No. Tristan’s not there, but now is the time to accept that he started leaving a long time ago, that the goodbye stretched on for too long. The best part of us isn’t always the most beautiful.

In the fridge, there are two different bottles of wine, good ones with a red cap, and in the freezer, there’s a tray of Eiffel-tower-shaped ice cubes and a bottle of Larios. I start laughing. Definitely Ivan’s work…

I wander through the house looking around, not knowing what to look at, what to think, what to do, but there’s a calm feeling in my chest. I go back to the bedroom. I flop back onto the bed again and open the drawer on the bedside table, where I find a torn envelope holding a handwritten card.
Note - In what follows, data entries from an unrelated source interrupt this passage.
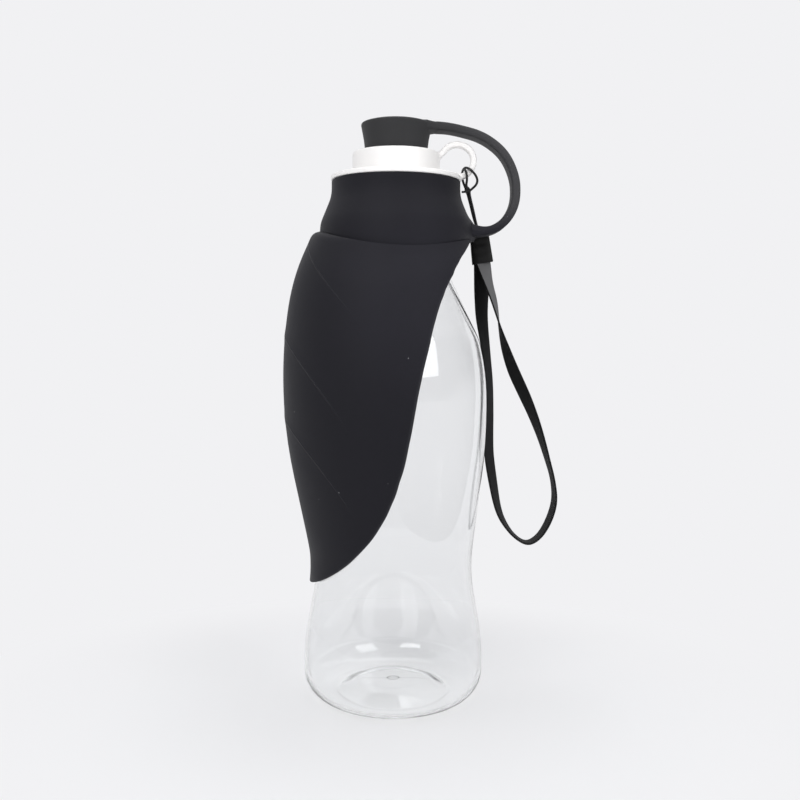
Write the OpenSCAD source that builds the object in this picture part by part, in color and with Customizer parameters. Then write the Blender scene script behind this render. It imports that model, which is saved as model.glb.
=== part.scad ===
// Travel water bottle for dogs: a clear blow-moulded bottle, a white screw cap with a spout, and a
// soft silicone part whose long leaf turns up above the spout and becomes the drinking bowl.
// Millimetres. Origin: centre of the bottle's foot on the table, +Z up. The leaf lies at -X,
// the carry strap and the wrist lanyard at +X, and the object is symmetric about y = 0
// apart from the lanyard.

/* [Bottle] */
// Radius of the foot
foot_r = 36.3; // [35:0.1:37.5]
// Rounding between the foot's wall and the table
heel_fillet = 10.6; // [8:0.1:11.5]
// Height where the foot starts to draw in to the waist
foot_z = 22.5; // [19:0.5:26]
// Radius of the waist that the hand holds
waist_r = 32; // [30:0.1:34]
// Height of the waist's lower end
waist_low_z = 47; // [42:0.5:50]
// Height of the waist's upper end
waist_high_z = 57; // [54:0.5:62]
// Radius of the belly
belly_r = 37.8; // [36.5:0.1:39.5]
// Height where the belly begins
belly_low_z = 102.5; // [96:0.5:108]
// Height where the belly ends
belly_high_z = 130; // [126:0.5:133]
// Radius where the belly turns into the straight shoulder
shoulder_r = 34.6; // [33.5:0.1:35.5]
// Height of that turn
shoulder_z = 145; // [142:0.5:149]
// Wall thickness of the blown body
bottle_wall = 1.0; // [0.6:0.1:1.6]
// Height of the dome pushed up into the base
push_h = 4.2; // [2:0.1:6]
// Radius of that dome's rim
push_r = 21; // [18:0.5:22.5]

/* [Neck] */
// Outer radius of the neck
neck_r = 17.6; // [17:0.1:18.2]
// Wall thickness of the neck
neck_wall = 1.6; // [1.2:0.1:2]
// Height where the shoulder meets the neck
neck_z = 181; // [178:0.5:183]
// Height of the neck's lip
neck_top = 208.5; // [206:0.5:211]
// Radius of the support ring round the neck
neck_ring_r = 19.4; // [18.6:0.1:20.5]
// Thickness of the support ring
neck_ring_t = 1.4; // [1:0.1:2]
// Thickness of the sealing washer on the lip
gasket_t = 1.5; // [1:0.1:2]

/* [Cap] */
// Radius of the cap's flange
flange_r = 26.8; // [26:0.1:28]
// Thickness of the flange
flange_t = 2; // [1.5:0.1:3]
// Outer radius of the spout
spout_r = 18; // [17:0.1:19]
// Height of the spout above the flange
spout_h = 9.6; // [8:0.1:12]
// Radius of the bore that the stopper closes
spout_bore_r = 11; // [9.5:0.1:12]
// Wall thickness of the cap's mouldings
cap_wall = 1.6; // [1.2:0.1:2]
// Radius inside the threaded skirt, clear of the neck's threads
skirt_bore_r = 19.25; // [19:0.05:19.6]
// Depth of the threaded skirt under the flange
skirt_h = 20; // [16:0.5:20.5]
// Radius of the outer wall that the silicone collar grips
grip_wall_r = 24.1; // [23.8:0.1:24.8]
// Depth of that wall under the flange
grip_wall_h = 14; // [11:0.5:16]
// Number of ribs between the two skirts
skirt_ribs = 12; // [6:1:18]

/* [Lanyard eye] */
// Distance of the eye's centre from the bottle's axis
eye_x = 25; // [24.5:0.1:25.4]
// Height of the eye's centre above the flange's top
eye_rise = 6.7; // [6.4:0.1:7]
// Outer radius of the eye
eye_r = 7.6; // [7.4:0.1:8]
// Radius of the eye's hole
eye_bore_r = 5.4; // [5:0.1:5.6]
// Thickness of the eye
eye_t = 3.5; // [2.5:0.1:4]

/* [Silicone collar] */
// Outer radius of the collar's upper band
collar_r = 26.5; // [26.1:0.1:26.8]
// Outer radius of the collar's flared lip
collar_lip_r = 31; // [30.4:0.1:31.6]
// Height of the upper band
collar_band_h = 6.5; // [4:0.5:8]
// Height where the flare ends
collar_lip_z = 192.2; // [190:0.1:195]
// Wall thickness of the silicone collar
collar_wall = 2.3; // [1.8:0.1:2.3]
// Radius of the curved fold between collar and leaf, seen from the side
fold_r = 84; // [75:1:100]
// Height of the fold's lowest point
fold_low_z = 181; // [180:0.5:183]
// Distance of the fold's lowest point from the bottle's axis
fold_x = 4.6; // [2:0.1:7]

/* [Leaf] */
// Height of the leaf's tip above the table
leaf_tip_z = 46; // [40:0.5:60]
// Gap between the leaf and the bottle's flank
leaf_gap = 1; // [0.8:0.1:1.6]
// Thickness of the leaf at its root
leaf_root_t = 1.9; // [1.6:0.1:2.4]
// Thickness of the leaf at its tip
leaf_tip_t = 1.2; // [1:0.1:1.6]
// How far the keel stands out past the flank
keel_rise = 6.1; // [4:0.1:8]
// Height where the keel stands out most
keel_z = 150; // [140:1:158]
// Half of the angle that the leaf wraps round the bottle
leaf_wrap = 96.5; // [80:0.5:104]
// Further half angle gained towards the root
leaf_wrap_gain = 28; // [15:1:30]
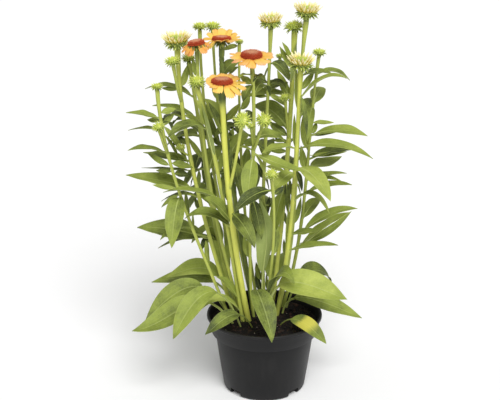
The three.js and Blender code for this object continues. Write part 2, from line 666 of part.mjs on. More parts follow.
function buildStem(stem, number) {
  const [footRadius, tipRadius] = stem.thick;
  const pieces = [bar(stemCurve(stem), footRadius, tipRadius, STEM_SIDES, STEM_STEPS)];
  for (const leaf of stem.leaves) {
    const curve = arch(pointOnStem(stem, leaf.height), new THREE.Vector3(...leaf.tip), leaf.lift);
    pieces.push(leafBlade(curve, leaf, STEM_LEAF_STALK_SHARE, LEAF_STEPS));
  }
  for (const twig of stem.twigs) {
    pieces.push(bar(twigCurve(stem, twig), twig.thick * 1.1, twig.thick, TWIG_SIDES, TWIG_STEPS));
  }
  const heads = [...FLOWERS, ...YOUNG_HEADS, ...BUDS].filter((head) => head.stem === number);
  for (const head of heads) {
    const onTwig = head.twig !== undefined;
    const radius = onTwig ? stem.twigs[head.twig].thick : tipRadius;
    const end = head.rays ? bractRing() : stalkEnd(radius);
    pieces.push(turnedTo(end, headPlace(head), head.lean));
  }
  return joined(pieces);
}

function headPlace(head) {
  const stem = STEMS[head.stem - 1];
  return new THREE.Vector3(...(head.twig === undefined ? stem.tip : stem.twigs[head.twig].tip));
}

function seatHead(name, geometry, material, head) {
  const place = headSeat(headPlace(head), head.lean);
  return addPiece(name, turnedTo(geometry, place, head.lean), material);
}

addPiece('pot', potShell(), COLOURS.pot);

const sockets = [
  ...STEMS.map((stem) => socket(stemCurve(stem), STEM_STEPS, stem.thick[0] + STEM_CLEARANCE)),
  ...BASAL_LEAVES.map((leaf) => socket(basalCurve(leaf), BASAL_STEPS, LEAF_STALK / 2 + STALK_CLEARANCE)),
];
addPiece('compost', compostBody(sockets), COLOURS.compost);

STEMS.forEach((stem, i) => {
  addPiece(`stem_${i + 1}`, buildStem(stem, i + 1), COLOURS.stem);
});

BASAL_LEAVES.forEach((leaf, i) => {
  const geometry = leafBlade(basalCurve(leaf), leaf, BASAL_STALK_SHARE, BASAL_STEPS);
  addPiece(`basal_leaf_${i + 1}`, joined([geometry]), COLOURS.leaf);
});

FLOWERS.forEach((head, i) => {
  seatHead(`flower_${i + 1}_rays`, rayRing(head), COLOURS.ray, head);
  seatHead(`flower_${i + 1}_cone`, flowerCone(head), COLOURS.cone, head);
});

YOUNG_HEADS.forEach((head, i) => {
  seatHead(`young_head_${i + 1}_cup`, youngCup(head.radius), COLOURS.bud, head);
  seatHead(`young_head_${i + 1}_rays`, youngRays(head.radius), COLOURS.youngRay, head);
});

BUDS.forEach((head, i) => {
  seatHead(`bud_${i + 1}`, budHead(head.radius), COLOURS.bud, head);
});

export default plant;
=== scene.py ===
import math
import random
from collections import Counter
from contextlib import contextmanager

import bmesh
import bpy
from mathutils import Matrix, Vector


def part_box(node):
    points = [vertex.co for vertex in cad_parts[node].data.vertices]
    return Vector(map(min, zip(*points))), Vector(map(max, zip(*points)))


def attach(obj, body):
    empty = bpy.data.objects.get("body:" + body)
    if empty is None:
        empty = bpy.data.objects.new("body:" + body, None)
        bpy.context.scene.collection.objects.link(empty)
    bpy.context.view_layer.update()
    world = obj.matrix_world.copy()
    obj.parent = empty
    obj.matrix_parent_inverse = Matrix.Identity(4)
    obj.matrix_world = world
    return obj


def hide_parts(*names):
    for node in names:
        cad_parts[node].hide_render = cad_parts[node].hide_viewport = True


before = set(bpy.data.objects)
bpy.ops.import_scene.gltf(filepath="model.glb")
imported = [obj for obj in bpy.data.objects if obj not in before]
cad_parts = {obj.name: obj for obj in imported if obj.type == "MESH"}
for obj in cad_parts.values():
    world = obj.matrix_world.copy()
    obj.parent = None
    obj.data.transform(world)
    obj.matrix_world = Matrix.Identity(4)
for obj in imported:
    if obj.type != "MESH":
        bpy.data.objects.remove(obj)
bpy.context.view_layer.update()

bl_info = {
    "name": "Potted Coneflower",
    "version": (1, 0, 0),
    "blender": (4, 5, 0),
    "location": "View3D > Sidebar > Coneflower",
    "description": "Grows a coneflower in its nursery pot, leaf by leaf and head by head",
    "category": "Object",
}

BODY = "root"
SEED = 11
CLOSE = 1e-4  # how near its place a point has to lie to be picked, in metres
BENT = "_bent"  # stands in the name of a blank that was bent for one piece
FORMS = 4  # forms of bract in a ring
YOUNG_SPINES = 110  # spines on the middle of a young head
GOLDEN_ANGLE = math.pi * (3 - math.sqrt(5))
UP = Vector((0, 0, 1))

# The studio: the side of its floor in metres, the key light's turn and spread in degrees and the
# width of the camera's sensor in millimetres.
FLOOR_SIDE = 40
KEY_TURN = (42, 12, 0)
KEY_SPREAD = 38
SENSOR_WIDTH = 36

# The tables are in millimetres, with turns in degrees. A stem stands at the foot level and a basal
# leaf's stalk a little above it, and a head sits a little above its stalk's end.
FOOT_LEVEL = 104
LEAF_FOOT_LEVEL = 106
HEAD_SEAT = 3.3

# A stem passes through four points at equal steps of height: three are given by their right and
# back, and its tip in full. Its radius at the foot and at the tip follow, how much it swells under
# its head, its tone, from 0 for dark green to 1 for yellow, and the tone of its top. A low tone
# also paints shade onto a stem and a high one paints sunlight.
STEMS = (
    ((-24, -6), (-46, -20), (-60, -35), (-66, -50, 523), 4.8, 4.4, 1.6, 0.95, 0.1),
    ((-17, 30), (-40, 28), (-61, 25), (-68, 24, 577), 3.9, 3.9, 1.1, 0.15, 0.15),
    ((-16, 8), (-24, -5), (-19, -15), (-21.5, -25, 556), 2.6, 2.8, 1, 0.6, 0.6),
    ((-34, 22), (-73, 12), (-96, -2), (-105, -14, 578), 3.2, 2.4, 1.1, 0.6, 0.3),
    ((-47, 14), (-91, 18), (-123, 18), (-137, 20, 568), 3.3, 3.2, 1.8, 0.75, 0.75),
    ((-34, -8), (-54, -8), (-75, -20), (-105, -29, 520), 3.6, 3.2, 1.1, 0.7, 0.7),
    ((-43, 40), (-79, 42), (-100, 38), (-120, 30, 545), 3.6, 2.8, 1.1, 0.5, 0.5),
    ((-28, 48), (-68, 60), (-94, 60), (-103, 50, 592), 3.1, 2.3, 1.1, 0.55, 0.55),
    ((-16, 58), (-50, 76), (-73, 82), (-84, 78, 587), 3.2, 2, 1.1, 0.5, 0.5),
    ((2, 42), (-3, 42), (2, 41), (8.5, 42, 597), 3.5, 2.4, 1.6, 0.5, 0.5),
    ((20, 34), (47, 40), (54, 46), (64, 48, 607), 3.8, 2.8, 1.8, 0.55, 0.55),
    ((10, 26), (28, 44), (40, 60), (47, 70, 587), 3.7, 3.9, 1.2, 0.75, 0.75),
    ((18, 12), (39, 8), (49, 4), (54, 0, 540), 4, 3.1, 1.8, 0.8, 0.8),
    ((28, 46), (60, 56), (73, 60), (86, 64, 548), 3.2, 2, 1.1, 0.45, 0.45),
    ((-52, -4), (-102, -4), (-146, -4), (-168, 0, 507), 2.7, 2.5, 1.1, 0.6, 0.6),
    ((-2, 20), (9, -10), (14, -34), (9, -62, 385), 2.8, 2, 1.1, 0.6, 0.6),
    ((-8, 56), (-30, 62), (-40, 66), (-41, 62, 567), 3, 1.9, 1.1, 0.6, 0.6),
)

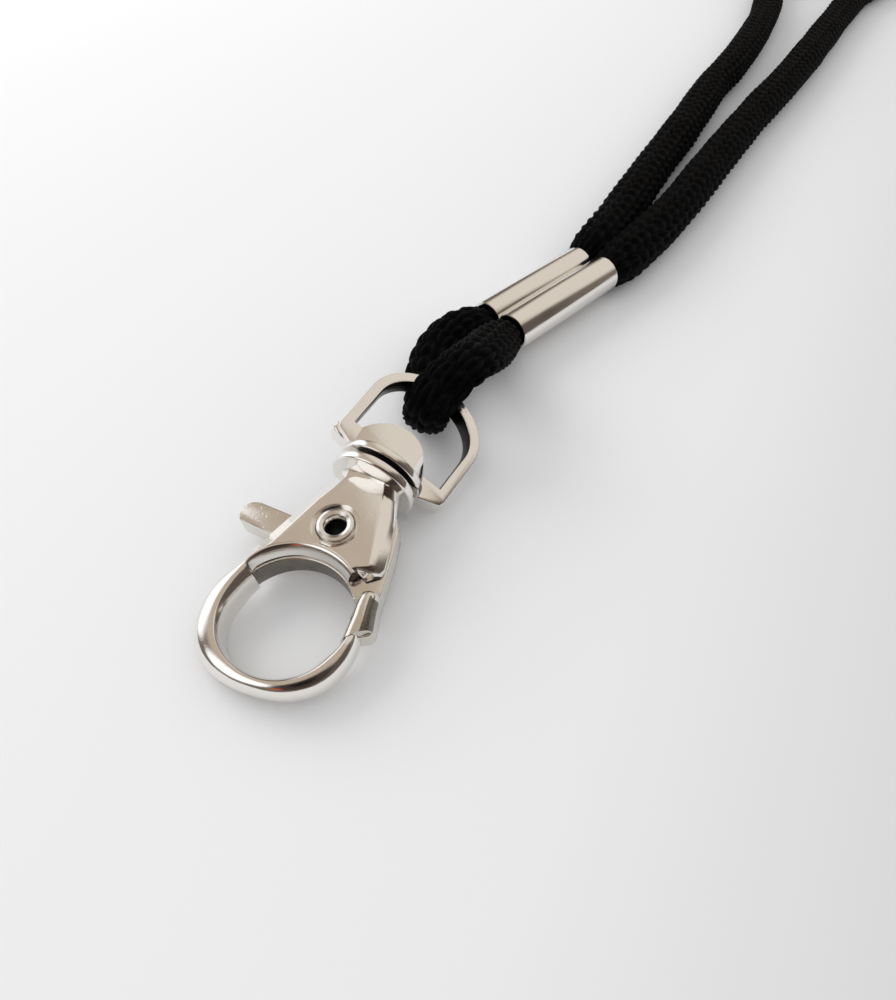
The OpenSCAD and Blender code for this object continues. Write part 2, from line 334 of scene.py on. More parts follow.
def knitYarn(name, colour, light):
    # black yarn: fine filaments along each stitch, with a soft sheen
    material, nodes, links, shader = newMaterial(name)
    shader.inputs["Roughness"].default_value = 0.62
    shader.inputs["Specular IOR Level"].default_value = 0.05
    shader.inputs["Sheen Weight"].default_value = 0.006
    shader.inputs["Sheen Roughness"].default_value = 0.4
    coords = nodes.new("ShaderNodeTexCoord")
    stretch = nodes.new("ShaderNodeMapping")
    stretch.inputs["Scale"].default_value = (90, 14, 1)
    links.new(coords.outputs["UV"], stretch.inputs["Vector"])
    fibre = nodes.new("ShaderNodeTexNoise")
    fibre.inputs["Scale"].default_value = 3
    fibre.inputs["Detail"].default_value = 5
    links.new(stretch.outputs["Vector"], fibre.inputs["Vector"])
    lint = nodes.new("ShaderNodeTexNoise")
    lint.inputs["Scale"].default_value = 900
    lint.inputs["Detail"].default_value = 4
    links.new(coords.outputs["Object"], lint.inputs["Vector"])
    tone = nodes.new("ShaderNodeValToRGB")
    tone.color_ramp.elements[0].position = 0.42
    tone.color_ramp.elements[0].color = (*colour, 1)
    tone.color_ramp.elements[1].position = 0.72
    tone.color_ramp.elements[1].color = (*light, 1)
    links.new(lint.outputs["Fac"], tone.inputs["Fac"])
    links.new(tone.outputs["Color"], shader.inputs["Base Color"])
    bump = nodes.new("ShaderNodeBump")
    bump.inputs["Strength"].default_value = 0.6
    bump.inputs["Distance"].default_value = 0.0002
    links.new(fibre.outputs["Fac"], bump.inputs["Height"])
    links.new(bump.outputs["Normal"], shader.inputs["Normal"])
    return material


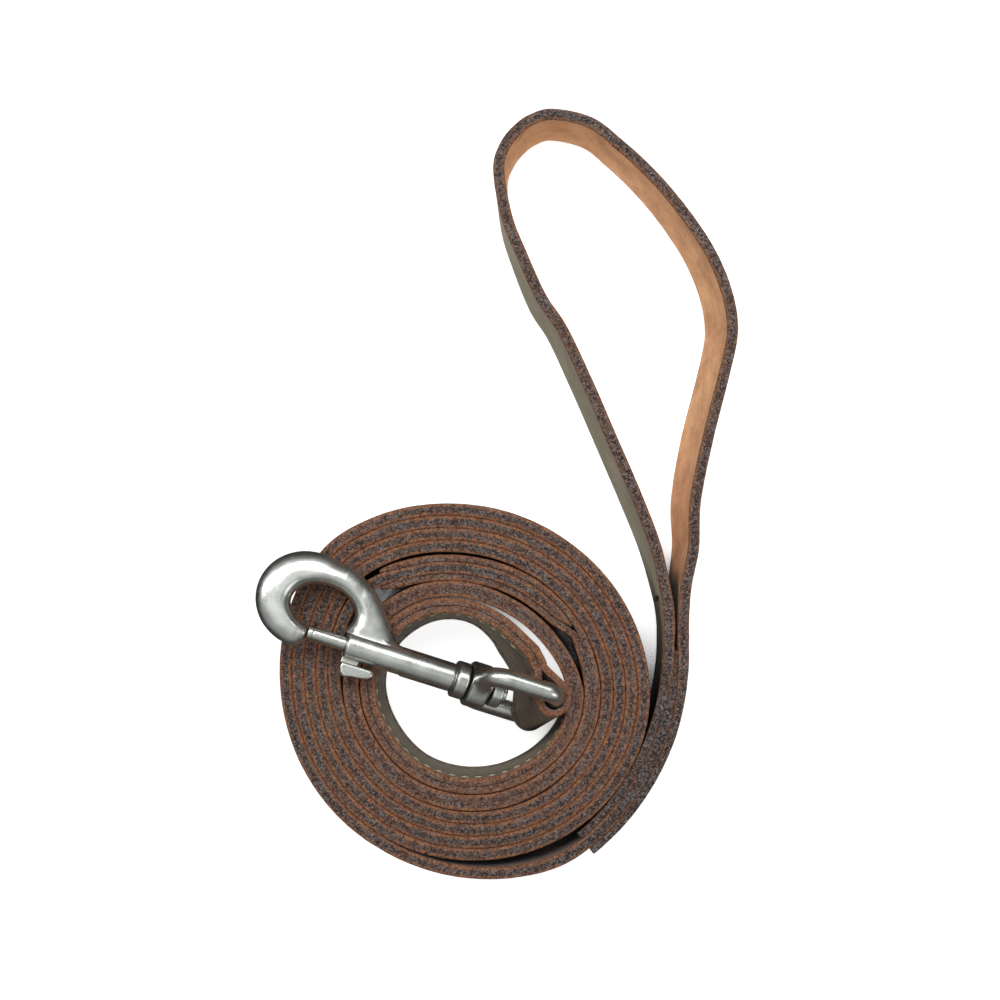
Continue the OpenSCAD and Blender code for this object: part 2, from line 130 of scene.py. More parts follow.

It’s Ivan’s handwriting:

I told you everything would turn out okay, and you didn’t believe me, so now I can be the proud messenger of that shitty phrase that for once gives me pleasure to say: “I told you so.”

Congratulations. Everything you have is yours. All this happiness. All this light. It’s all yours and only yours. Take these two bottles, and share wine and fire with all the people you love. Now that I think about it, you’ll need more wine.

Fire, you’ll have plenty of.

I love you,

Ivan

P.S. To new beginnings.

In the end, it must be true what they say about time: you can’t expect it to heal wounds without lifting a finger, the bastard. Even if we try to rush it, even if it hurts like hell, even if the word “time” sounds like a placebo to a broken heart, there’s no other answer. Let it happen, let it heal, let it soothe you.

That reminds me of “Lodo,” the song by Xoel Lopez; it must be true that the tallest flowers grow out of mud.

I wish I could look much further than these four walls to find out the details of how my life is going or what day it is today, but maybe it’s better like this. Just a glimpse, a ray of hope, just an exhale, a small, short moment of lucidness, where the words “everything will turn out fine” make sense.